Stories about how Saddam is concealing weapons of mass destruction and building up his arsenal of weapons are placed in Polish, Indian and South African media, which can then be referred to by the British government. By way of this manipulation, the British government hopes to gain public support for sanctions and military action against Iraq. In 1997 Ritter is recruited by MI6 for this program, and he decides to cooperate after receiving permission from Richard Butler, his superior at UNSCOM. After six months Ritter ends his participation in the operation.
Ritter: 'The goal was to convince the public that Iraq was a much greater danger than it actually was.' According to MI6 the program is a success. In 2003 the existence of Operation Mass Appeal is officially confirmed. MI6 denies that use has been made of unsubstantianted information.
Operation Rockingham
Operation Rockingham takes place at the same time as Operation Mass Appeal. Former British Minister Michael Meacher writes that it appears from the testimony of Brigadier Richard Holmes before Parliament's Defence Select Committee that 'within, therefore, the UK intelligence establishment - MI6, MI5, GCHQ and defence intelligence - Rockingham clearly had a central, though covert, role in seeking to prove an active Iraqi WMD programme.' The information from Operation Rockingham and MI6 is processed by the Joint Intelligence Committee (JIC), the organization responsible for among other things the 2002 September dossier of British Prime Minister Tony Blair.

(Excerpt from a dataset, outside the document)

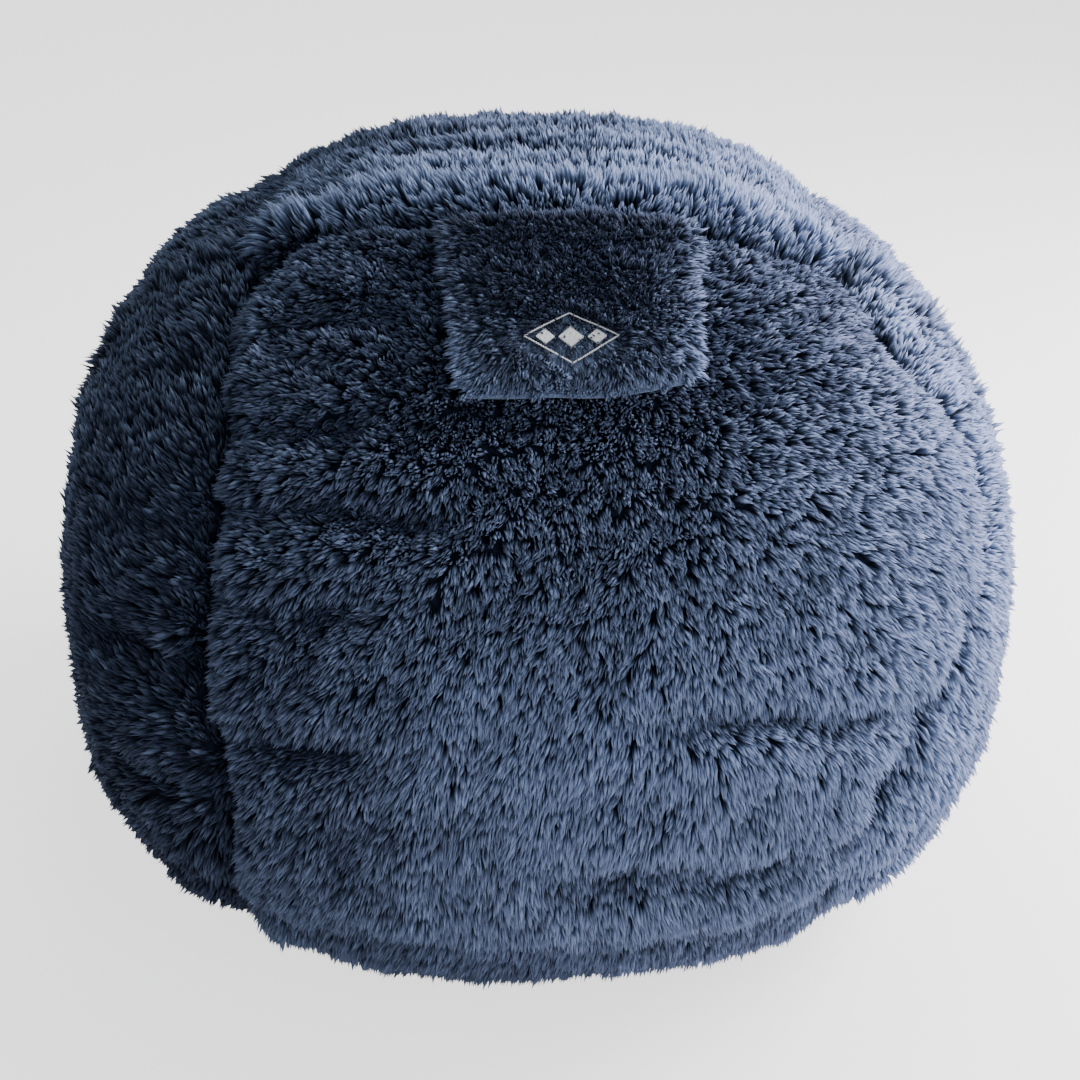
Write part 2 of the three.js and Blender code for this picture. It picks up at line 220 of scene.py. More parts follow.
def smoothstep(value, low, high):
    share = np.clip((value - low) / (high - low), 0, 1)
    return share * share * (3 - 2 * share)


def applied(thing):
    """The mesh that an object's modifiers make, as a plain one."""
    shown = thing.evaluated_get(bpy.context.evaluated_depsgraph_get())
    return bpy.data.meshes.new_from_object(shown)


def settled(thing):
    """Makes the mesh that an object's modifiers make its own."""
    thing.data = applied(thing)
    thing.modifiers.clear()
    return thing.data


def merged_copy(node, name):
    """A copy of a CAD node whose loose triangles are joined."""
    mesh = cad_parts[node].data.copy()
    mesh.materials.clear()
    work = bmesh.new()
    work.from_mesh(mesh)
    bmesh.ops.remove_doubles(work, verts=work.verts, dist=1e-5)
    work.to_mesh(mesh)
    work.free()
    return linked(name, mesh)


def outward(points):
    return (points - HEART) / lengths(points - HEART)


def place_of(points):
    """Swing, turn and reach of points, as seen from the heart of the bag."""
    away = points - HEART
    reach = lengths(away)
    x, y, z = (away / reach).T
    return np.degrees(np.arcsin(np.clip(x, -1, 1))), np.degrees(np.arctan2(z, -y)), reach[:, 0]


def beside(seam, points):
    """How far points lie to the right of an end seam, in metres."""
    swing, turn, reach = place_of(points)
    return np.radians(swing - np.interp(turn, seam[:, 0], seam[:, 1])) * reach


def pressed_seams(points):
    """Draws the cover in along its end seams, towards its heart."""
    depth = np.zeros(len(points))
    turn = place_of(points)[1]
    for seam in (LEFT_SEAM, RIGHT_SEAM):
        pull = np.interp(turn, seam[:, 0], seam[:, 2]) / 1000
        depth = np.maximum(depth, pull * np.exp(-((beside(seam, points) / SEAM_HALF_WIDTH) ** 2)))
    depth *= smoothstep(points[:, 2], 0, BASE_FADE)
    return points - depth[:, None] * (points - HEART) / lengths(points - HEART)


def depth_in_folds(mesh):
    """How far each point lies below its wider surroundings, in metres."""
    reach = place_of(coordinates(mesh))[2]
    edges = np.empty(len(mesh.edges) * 2, dtype=np.int32)
    mesh.edges.foreach_get("vertices", edges)
    a, b = edges.reshape(-1, 2).T
    count = np.bincount(a, minlength=len(reach)) + np.bincount(b, minlength=len(reach))
    smooth = reach.copy()
    for _ in range(CREASE_ROUNDS):
        total = np.bincount(a, smooth[b], len(reach)) + np.bincount(b, smooth[a], len(reach))
        smooth = total / np.maximum(count, 1)
    return smooth - reach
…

Scott Ritter confirms the existence of the Rockingham unit. It was established in 1991 by the Defence Intelligence Staff, a division of the British Ministry of Defence, and functions up until 2003, the year in which the Iraq war begins. Ritter, who claims to have been personally acquainted with the members of the Rockingham team, characterizes the unit as 'dangerous', in part due to the support it receives from the government. According to Ritter the policy comes 'from the very highest levels [...] Rockingham was spinning reports and emphasizing reports that showed non-compliance (by Iraq with UN inspections) and quashing those which showed compliance.' The information presented was very selectively chosen, a style which was later employed in America by the Office of Special Plans. Rockingham had to produce information that proved that Iraq was armed to the teeth even though 'UNSCOM was showing the opposite'.